Saying goodbye to the children was tough, saying goodbye to our host was even harder. I felt like I was leaving a family member.
After that day of ups and downs we had one night to rest before it was off to one of the most infamously tough places in the West Bank: the ancient town of Al-Khalil, or Hebron. This unusual site is famous for its settlements, which, due to the town's torrid past and religious significance, encroach upon the town centre itself. We explored the old town, a Palestinian area that feels like a ghost town. Shops were boarded up and streets deserted. As we made our way to H2 - the area of Hebron designated as under Israeli control - we saw children travelling home from school, watched over by international volunteers who told us that they face abuse and stones.
For the second time in two days we found ourselves ushered into a Palestinian home and facing more food than we could ever possibly eat. The Azzeh family, who live within the H2 settlement, a literal stone's throw from settlers' houses, fed us traditional maqlouba (rice and chicken cooked "upside down") and told us some of the problems they had faced living where they do. Not least of these was the physical assaults they had suffered. It was hard to learn that the woman who had invited us into her home and cooked for us had lost two pregnancies due to being beaten by settlers. Her daughter had also been attacked on her way to school many times, at one point leaving her with a broken arm.

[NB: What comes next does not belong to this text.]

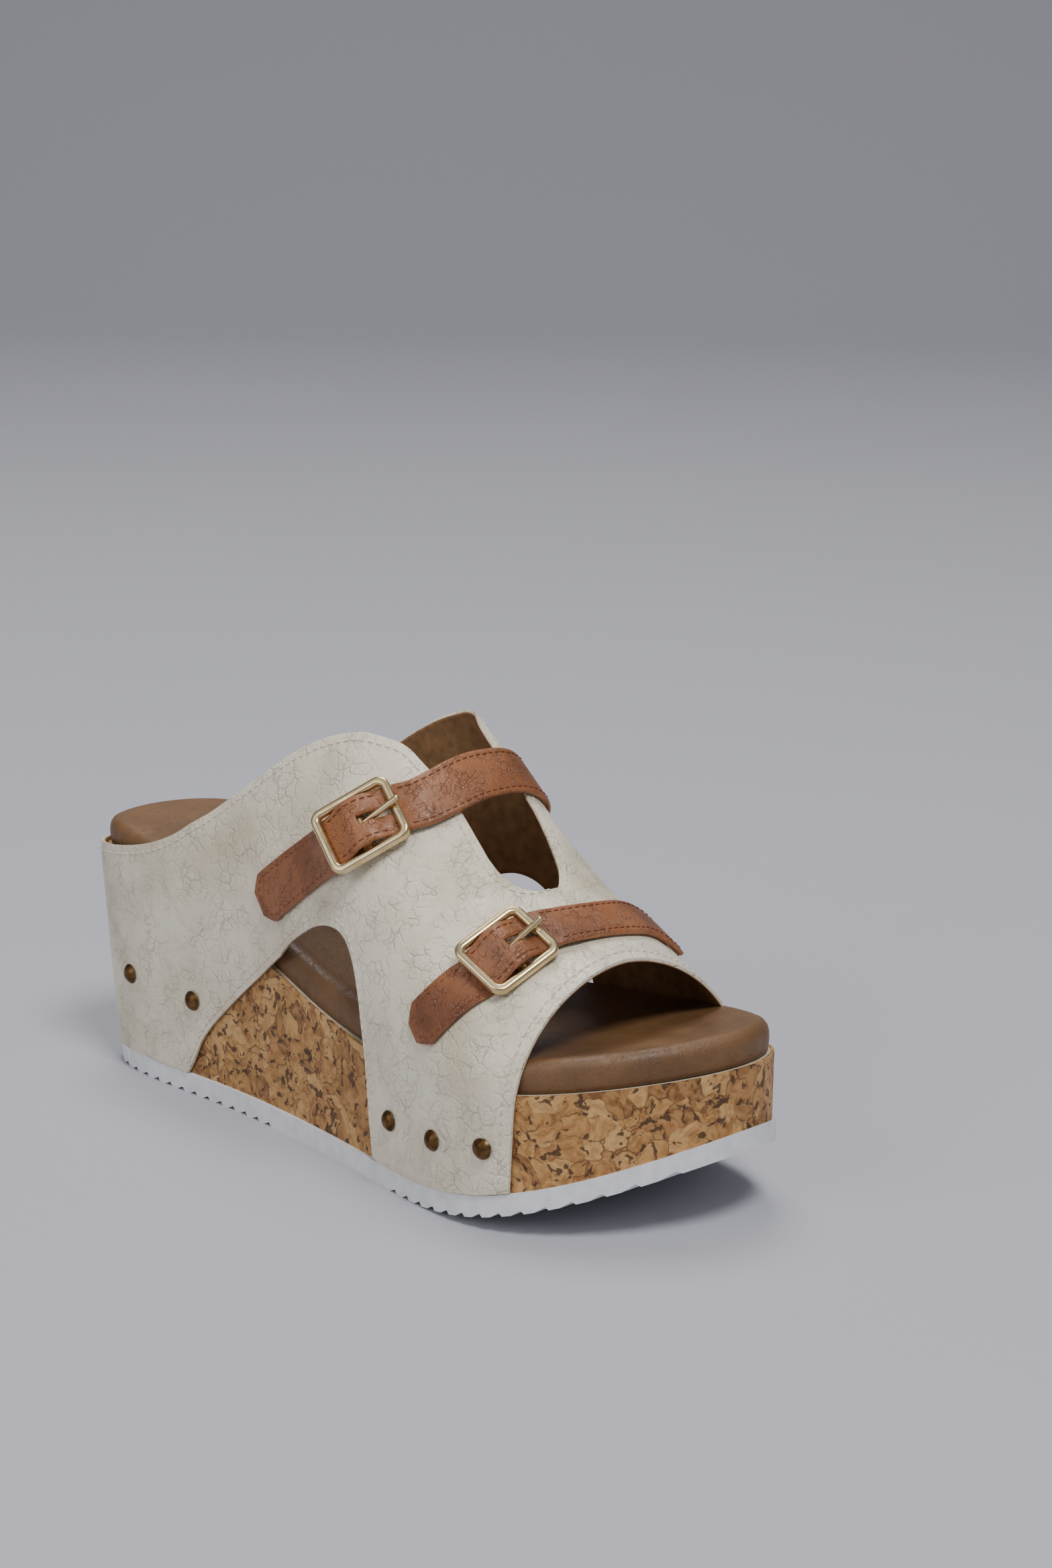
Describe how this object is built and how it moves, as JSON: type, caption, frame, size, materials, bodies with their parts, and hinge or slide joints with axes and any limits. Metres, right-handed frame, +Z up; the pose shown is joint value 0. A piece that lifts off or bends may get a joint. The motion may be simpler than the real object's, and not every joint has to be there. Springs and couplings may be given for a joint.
{
  "type": "wedge sandal",
  "caption": "Right-foot slip-on wedge sandal with a cork-wrapped wedge, padded footbed, open-toe upper with side windows and a throat slot, and two buckled straps.",
  "frame": {"origin": "on the ground under the middle of the sole's length and width", "axes": "+Z up, toe towards -Y, outer little-toe side towards -X"},
  "size_m": [0.1065, 0.2705, 0.1372],
  "materials": {
    "outsole_rubber": "white matt moulded rubber",
    "core_foam": "matt foam",
    "cork": "cork sheet with dark flecks",
    "board": "fibre board",
    "footbed_foam": "soft foam",
    "footbed_fabric": "brown leather-look cover",
    "upper_leather": "cream crinkled leather",
    "lining_fabric": "tan lining",
    "strap_leather": "caramel grained leather",
    "strap_backing": "suede backing",
    "antique_metal": "dark antique",
    "buckle_metal": "pale polished gold"
  },
  "bodies": {
    "sandal": {"outsole": "outsole_rubber", "wedge_core": "core_foam", "cork_wrap": "cork", "insole_board": "board", "footbed_foam": "footbed_foam", "footbed_cover": "footbed_fabric", "upper": "upper_leather", "lining": "lining_fabric", "heel_studs_inner": "antique_metal", "heel_studs_outer": "antique_metal", "vamp_studs_inner": "antique_metal", "vamp_studs_outer": "antique_metal", "instep_strap": "strap_leather", "toe_strap": "strap_leather", "instep_strap_backing": "strap_backing", "toe_strap_backing": "strap_backing", "instep_tab": "strap_leather", "toe_tab": "strap_leather", "instep_buckle_frame": "buckle_metal", "toe_buckle_frame": "buckle_metal", "instep_buckle_bar": "buckle_metal", "toe_buckle_bar": "buckle_metal"},
    "instep_prong": {"instep_buckle_prong": "buckle_metal"},
    "toe_prong": {"toe_buckle_prong": "buckle_metal"}
  },
  "joints": [
    {"name": "instep_prong_hinge", "type": "hinge", "parent": "sandal", "child": "instep_prong", "pos_m": [-0.0329, -0.0058, 0.1103], "axis": [-0.2017, -0.7509, -0.6288], "range_deg": [0, 35]},
    {"name": "toe_prong_hinge", "type": "hinge", "parent": "sandal", "child": "toe_prong", "pos_m": [-0.031, -0.0685, 0.0828], "axis": [0.0572, -0.8813, -0.469], "range_deg": [0, 35]}
  ]
}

The defacement of the local school and intimidation of its pupils is an ongoing attack on Palestinians' right to education by settlers.
|Graffiti sprayed on the side of Qurtuba Girls' School in Hebron.|
It's hard for me to understand how anyone could have the resolve to live with such hardship, and to see their family suffer as a result. Hearing stories like this, I had to ask why the family remained in H2. "I trust my eyes - this is my home," the father responded. "I struggle, and I teach my children to struggle." The people we've met who live by the Palestinian ideology of sumud, staying on land despite the challenges of the occupation, continue to awe me.
The Right to Education team have taken these experiences back to our work, such as our #didyouknow facts on social media. As we noticed that many social mediaites use #didyouknow, we've started using the hashtag #bt3rf (pronounced b-tagh-raf), which means "do you know?" in Arabic. As well as being shorter, this gives us a more unique hashtag, which you can now follow for pure Right to Education info! You can find our factoids on Instagram and Twitter.
To cap it off, this Sunday just gone we hosted a discussion on education in Palestine. We brought together two of the areas we had looked into: prisoner education (represented by Emsat Mansour, a former prisoner turned campaigner) and international law (represented by Wael Abunemeh of Al Haq). Thanks a million to our speakers for sharing their expertise, and to our audience for being equally as impassioned.